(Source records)
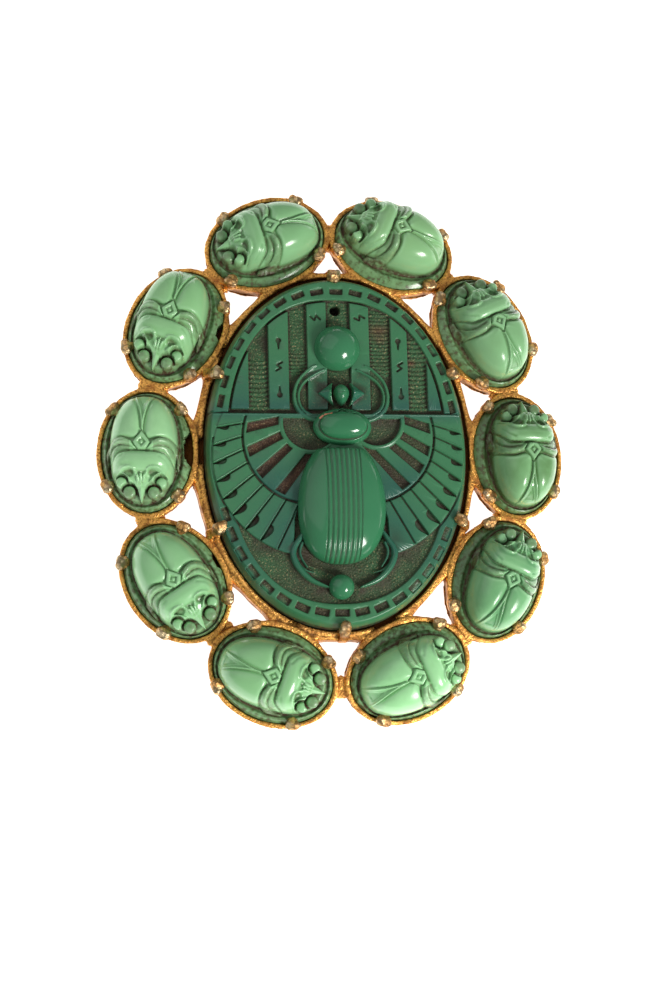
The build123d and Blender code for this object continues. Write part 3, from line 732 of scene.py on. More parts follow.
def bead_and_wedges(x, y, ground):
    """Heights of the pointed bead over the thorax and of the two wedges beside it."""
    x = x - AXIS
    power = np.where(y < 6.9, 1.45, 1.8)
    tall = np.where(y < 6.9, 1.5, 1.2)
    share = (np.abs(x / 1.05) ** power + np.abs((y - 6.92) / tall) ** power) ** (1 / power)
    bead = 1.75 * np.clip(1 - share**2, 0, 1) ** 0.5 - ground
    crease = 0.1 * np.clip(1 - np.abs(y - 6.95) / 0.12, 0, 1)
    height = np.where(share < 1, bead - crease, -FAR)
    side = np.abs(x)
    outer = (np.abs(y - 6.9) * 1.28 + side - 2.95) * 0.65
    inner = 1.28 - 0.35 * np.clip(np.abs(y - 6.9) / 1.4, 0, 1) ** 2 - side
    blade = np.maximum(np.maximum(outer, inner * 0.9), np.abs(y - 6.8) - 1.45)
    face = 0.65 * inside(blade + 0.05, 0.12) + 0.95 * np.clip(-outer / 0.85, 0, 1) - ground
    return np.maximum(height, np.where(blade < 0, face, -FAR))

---

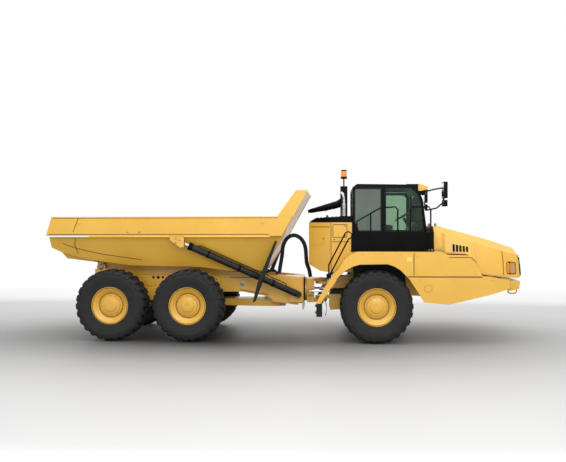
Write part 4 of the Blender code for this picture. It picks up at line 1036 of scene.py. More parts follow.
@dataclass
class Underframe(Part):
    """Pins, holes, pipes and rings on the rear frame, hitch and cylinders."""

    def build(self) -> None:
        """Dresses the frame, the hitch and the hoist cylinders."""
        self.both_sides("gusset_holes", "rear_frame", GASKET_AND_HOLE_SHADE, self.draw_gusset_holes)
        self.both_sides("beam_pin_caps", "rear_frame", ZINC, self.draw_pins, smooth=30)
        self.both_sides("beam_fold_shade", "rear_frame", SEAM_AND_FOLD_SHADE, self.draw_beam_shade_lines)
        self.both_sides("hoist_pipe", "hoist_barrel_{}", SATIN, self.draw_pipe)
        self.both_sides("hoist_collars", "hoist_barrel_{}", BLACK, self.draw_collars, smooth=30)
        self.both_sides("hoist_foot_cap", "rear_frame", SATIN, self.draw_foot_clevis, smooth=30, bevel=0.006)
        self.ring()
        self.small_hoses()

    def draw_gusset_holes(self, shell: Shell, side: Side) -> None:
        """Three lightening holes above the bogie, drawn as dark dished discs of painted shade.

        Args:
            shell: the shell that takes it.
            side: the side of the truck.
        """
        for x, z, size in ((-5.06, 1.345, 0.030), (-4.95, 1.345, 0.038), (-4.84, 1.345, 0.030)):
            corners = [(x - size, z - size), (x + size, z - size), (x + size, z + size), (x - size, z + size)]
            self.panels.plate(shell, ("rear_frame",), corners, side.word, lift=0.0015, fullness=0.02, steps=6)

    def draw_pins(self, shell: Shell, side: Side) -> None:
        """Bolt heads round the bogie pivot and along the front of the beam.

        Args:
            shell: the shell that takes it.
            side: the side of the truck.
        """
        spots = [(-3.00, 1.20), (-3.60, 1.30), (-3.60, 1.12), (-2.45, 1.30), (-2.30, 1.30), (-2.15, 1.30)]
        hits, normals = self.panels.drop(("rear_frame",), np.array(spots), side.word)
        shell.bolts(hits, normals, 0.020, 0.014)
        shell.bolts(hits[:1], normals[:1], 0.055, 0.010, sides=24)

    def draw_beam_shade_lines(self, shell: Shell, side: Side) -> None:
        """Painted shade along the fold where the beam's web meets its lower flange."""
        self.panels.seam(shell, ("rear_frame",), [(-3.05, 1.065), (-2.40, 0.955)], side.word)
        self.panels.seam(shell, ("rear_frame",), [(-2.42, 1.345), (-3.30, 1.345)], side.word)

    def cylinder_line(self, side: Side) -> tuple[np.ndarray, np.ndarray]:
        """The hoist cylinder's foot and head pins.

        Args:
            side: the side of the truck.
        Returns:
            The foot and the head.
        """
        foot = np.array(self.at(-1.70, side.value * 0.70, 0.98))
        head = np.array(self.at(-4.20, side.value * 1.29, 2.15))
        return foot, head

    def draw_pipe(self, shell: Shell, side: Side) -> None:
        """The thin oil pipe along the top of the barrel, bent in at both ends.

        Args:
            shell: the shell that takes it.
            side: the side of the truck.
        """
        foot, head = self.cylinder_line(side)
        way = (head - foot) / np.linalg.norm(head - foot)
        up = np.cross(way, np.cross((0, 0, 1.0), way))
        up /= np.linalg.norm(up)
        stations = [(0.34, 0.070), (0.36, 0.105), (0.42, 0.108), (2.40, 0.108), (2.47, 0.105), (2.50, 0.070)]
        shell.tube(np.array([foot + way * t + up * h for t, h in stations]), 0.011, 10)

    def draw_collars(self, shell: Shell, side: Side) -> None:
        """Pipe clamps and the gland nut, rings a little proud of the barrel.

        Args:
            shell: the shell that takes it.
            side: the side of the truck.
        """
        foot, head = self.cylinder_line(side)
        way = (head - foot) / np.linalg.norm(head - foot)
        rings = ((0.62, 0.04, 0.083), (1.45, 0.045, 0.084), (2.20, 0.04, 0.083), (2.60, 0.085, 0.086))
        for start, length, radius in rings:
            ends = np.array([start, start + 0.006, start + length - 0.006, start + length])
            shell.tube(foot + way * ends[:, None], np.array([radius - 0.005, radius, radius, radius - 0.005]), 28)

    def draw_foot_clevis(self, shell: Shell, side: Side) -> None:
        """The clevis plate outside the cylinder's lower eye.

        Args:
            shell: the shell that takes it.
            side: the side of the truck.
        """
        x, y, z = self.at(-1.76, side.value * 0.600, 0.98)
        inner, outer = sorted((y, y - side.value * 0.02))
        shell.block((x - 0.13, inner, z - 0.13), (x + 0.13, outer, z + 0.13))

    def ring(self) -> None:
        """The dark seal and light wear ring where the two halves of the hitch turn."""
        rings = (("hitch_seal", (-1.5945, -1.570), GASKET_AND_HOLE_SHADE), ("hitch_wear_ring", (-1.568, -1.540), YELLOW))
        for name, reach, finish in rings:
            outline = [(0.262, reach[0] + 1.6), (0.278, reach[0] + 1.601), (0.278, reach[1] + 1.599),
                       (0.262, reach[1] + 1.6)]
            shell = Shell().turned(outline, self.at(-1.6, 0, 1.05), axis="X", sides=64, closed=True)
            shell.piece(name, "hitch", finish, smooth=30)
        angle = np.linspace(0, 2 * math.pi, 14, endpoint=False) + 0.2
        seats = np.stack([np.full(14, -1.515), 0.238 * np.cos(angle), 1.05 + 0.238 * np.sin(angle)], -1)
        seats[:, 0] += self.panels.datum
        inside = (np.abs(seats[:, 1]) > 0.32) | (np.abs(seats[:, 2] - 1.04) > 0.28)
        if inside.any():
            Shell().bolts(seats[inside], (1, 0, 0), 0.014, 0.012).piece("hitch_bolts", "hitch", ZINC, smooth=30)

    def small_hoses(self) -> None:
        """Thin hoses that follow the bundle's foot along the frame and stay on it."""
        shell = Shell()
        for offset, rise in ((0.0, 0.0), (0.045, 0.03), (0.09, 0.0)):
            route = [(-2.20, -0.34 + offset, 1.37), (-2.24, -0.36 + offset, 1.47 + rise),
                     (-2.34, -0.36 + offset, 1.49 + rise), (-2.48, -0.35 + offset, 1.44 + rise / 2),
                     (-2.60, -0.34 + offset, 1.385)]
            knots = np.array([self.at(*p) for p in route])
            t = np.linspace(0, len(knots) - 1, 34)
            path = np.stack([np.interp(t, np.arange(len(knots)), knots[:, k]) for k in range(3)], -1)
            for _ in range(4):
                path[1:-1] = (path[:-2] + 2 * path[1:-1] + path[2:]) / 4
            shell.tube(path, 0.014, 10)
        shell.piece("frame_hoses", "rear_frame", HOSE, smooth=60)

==

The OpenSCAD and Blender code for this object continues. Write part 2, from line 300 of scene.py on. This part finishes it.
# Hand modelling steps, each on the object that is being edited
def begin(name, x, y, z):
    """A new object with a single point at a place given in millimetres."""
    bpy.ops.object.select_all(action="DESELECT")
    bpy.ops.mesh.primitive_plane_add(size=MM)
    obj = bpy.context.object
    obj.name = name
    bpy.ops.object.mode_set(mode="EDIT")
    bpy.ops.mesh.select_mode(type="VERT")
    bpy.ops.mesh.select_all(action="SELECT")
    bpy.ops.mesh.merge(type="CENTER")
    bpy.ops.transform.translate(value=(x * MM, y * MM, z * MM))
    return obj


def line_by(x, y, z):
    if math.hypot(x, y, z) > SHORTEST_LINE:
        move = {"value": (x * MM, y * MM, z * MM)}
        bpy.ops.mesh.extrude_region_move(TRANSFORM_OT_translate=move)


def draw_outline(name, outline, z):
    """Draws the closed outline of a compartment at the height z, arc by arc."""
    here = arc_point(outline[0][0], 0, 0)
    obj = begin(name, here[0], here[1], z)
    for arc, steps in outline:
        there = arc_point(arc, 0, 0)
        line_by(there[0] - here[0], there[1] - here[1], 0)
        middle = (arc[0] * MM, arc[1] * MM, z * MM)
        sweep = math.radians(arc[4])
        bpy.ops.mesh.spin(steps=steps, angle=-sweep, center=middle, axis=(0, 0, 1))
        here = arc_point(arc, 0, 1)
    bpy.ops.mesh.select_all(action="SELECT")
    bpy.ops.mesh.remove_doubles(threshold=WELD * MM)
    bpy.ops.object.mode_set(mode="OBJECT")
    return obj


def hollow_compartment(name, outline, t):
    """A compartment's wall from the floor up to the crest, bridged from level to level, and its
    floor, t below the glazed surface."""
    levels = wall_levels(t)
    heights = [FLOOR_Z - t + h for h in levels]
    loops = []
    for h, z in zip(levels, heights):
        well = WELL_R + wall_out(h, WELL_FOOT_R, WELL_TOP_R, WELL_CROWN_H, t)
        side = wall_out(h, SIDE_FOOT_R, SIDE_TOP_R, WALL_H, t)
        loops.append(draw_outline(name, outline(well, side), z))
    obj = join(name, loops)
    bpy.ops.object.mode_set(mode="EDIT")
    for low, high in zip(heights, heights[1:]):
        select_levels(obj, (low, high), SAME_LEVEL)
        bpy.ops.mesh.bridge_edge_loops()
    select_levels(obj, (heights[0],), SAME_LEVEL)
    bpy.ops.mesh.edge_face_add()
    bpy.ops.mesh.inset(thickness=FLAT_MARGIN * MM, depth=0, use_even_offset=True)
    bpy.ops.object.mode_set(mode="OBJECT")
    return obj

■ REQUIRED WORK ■
Extract the lines of the preceding material that run from the line with "The build123d and" through the line with "return np.maximum(height, np.where(blade", inclusive, reproducing them exactly and adding nothing.

■ EXPECTED OUTPUT ■
The build123d and Blender code for this object continues. Write part 3, from line 732 of scene.py on. More parts follow.
def bead_and_wedges(x, y, ground):
    """Heights of the pointed bead over the thorax and of the two wedges beside it."""
    x = x - AXIS
    power = np.where(y < 6.9, 1.45, 1.8)
    tall = np.where(y < 6.9, 1.5, 1.2)
    share = (np.abs(x / 1.05) ** power + np.abs((y - 6.92) / tall) ** power) ** (1 / power)
    bead = 1.75 * np.clip(1 - share**2, 0, 1) ** 0.5 - ground
    crease = 0.1 * np.clip(1 - np.abs(y - 6.95) / 0.12, 0, 1)
    height = np.where(share < 1, bead - crease, -FAR)
    side = np.abs(x)
    outer = (np.abs(y - 6.9) * 1.28 + side - 2.95) * 0.65
    inner = 1.28 - 0.35 * np.clip(np.abs(y - 6.9) / 1.4, 0, 1) ** 2 - side
    blade = np.maximum(np.maximum(outer, inner * 0.9), np.abs(y - 6.8) - 1.45)
    face = 0.65 * inside(blade + 0.05, 0.12) + 0.95 * np.clip(-outer / 0.85, 0, 1) - ground
    return np.maximum(height, np.where(blade < 0, face, -FAR))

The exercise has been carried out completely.